Exercise brief: Would you print the material exactly, starting at its first line and ending at the line holding "three segments of"?

===== Collected material =====

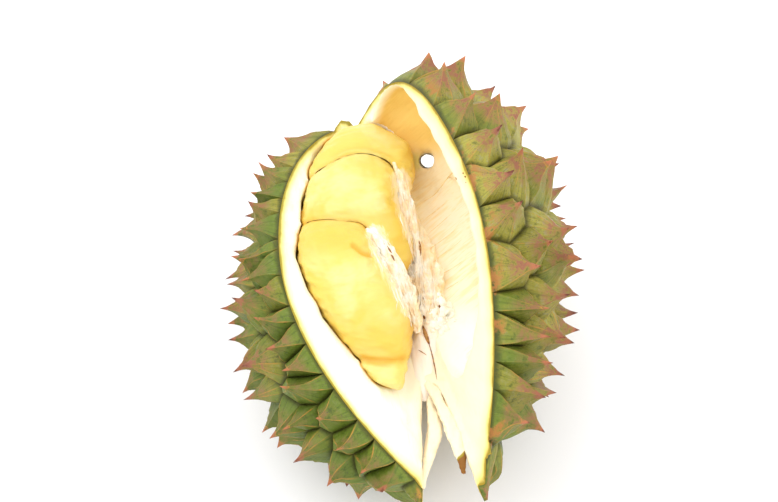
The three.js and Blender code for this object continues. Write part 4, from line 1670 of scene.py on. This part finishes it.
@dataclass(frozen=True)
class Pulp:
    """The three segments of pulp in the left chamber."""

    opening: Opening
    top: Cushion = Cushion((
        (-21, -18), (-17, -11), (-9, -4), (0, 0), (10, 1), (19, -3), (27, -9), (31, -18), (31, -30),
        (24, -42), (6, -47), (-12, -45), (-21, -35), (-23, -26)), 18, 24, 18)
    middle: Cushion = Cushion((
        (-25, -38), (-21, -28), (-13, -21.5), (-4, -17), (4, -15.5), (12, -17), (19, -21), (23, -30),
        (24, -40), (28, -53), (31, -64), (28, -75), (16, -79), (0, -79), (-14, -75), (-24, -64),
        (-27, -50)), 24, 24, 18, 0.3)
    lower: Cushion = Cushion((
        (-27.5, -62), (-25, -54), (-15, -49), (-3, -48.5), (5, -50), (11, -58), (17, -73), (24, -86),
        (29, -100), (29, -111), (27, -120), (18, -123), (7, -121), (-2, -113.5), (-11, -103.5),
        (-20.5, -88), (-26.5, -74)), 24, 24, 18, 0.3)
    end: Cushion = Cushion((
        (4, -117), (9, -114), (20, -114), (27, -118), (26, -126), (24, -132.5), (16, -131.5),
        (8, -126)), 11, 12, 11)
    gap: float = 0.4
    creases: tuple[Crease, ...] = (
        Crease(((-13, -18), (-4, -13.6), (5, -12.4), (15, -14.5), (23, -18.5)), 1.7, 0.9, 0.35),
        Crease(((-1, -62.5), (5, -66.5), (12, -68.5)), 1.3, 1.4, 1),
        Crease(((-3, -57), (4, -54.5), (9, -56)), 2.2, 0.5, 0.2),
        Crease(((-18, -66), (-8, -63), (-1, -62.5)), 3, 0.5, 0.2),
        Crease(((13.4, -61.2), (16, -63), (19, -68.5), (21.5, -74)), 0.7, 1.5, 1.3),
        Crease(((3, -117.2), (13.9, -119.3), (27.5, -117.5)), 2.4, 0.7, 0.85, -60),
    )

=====

Finished task:
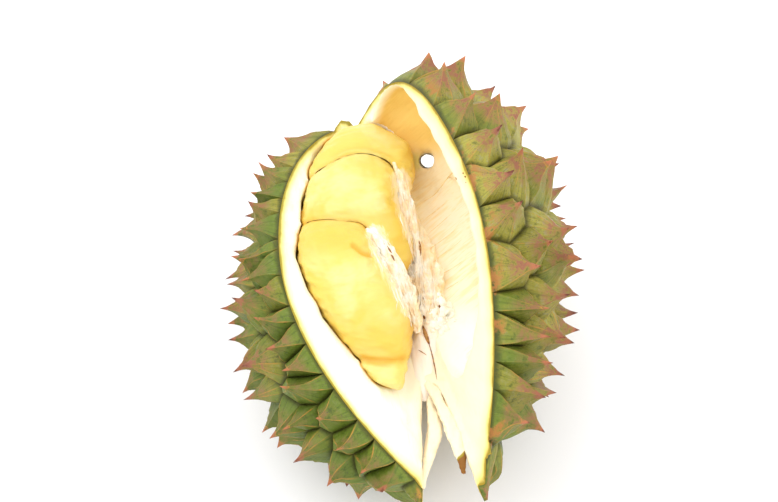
The three.js and Blender code for this object continues. Write part 4, from line 1670 of scene.py on. This part finishes it.
@dataclass(frozen=True)
class Pulp:
    """The three segments of pulp in the left chamber."""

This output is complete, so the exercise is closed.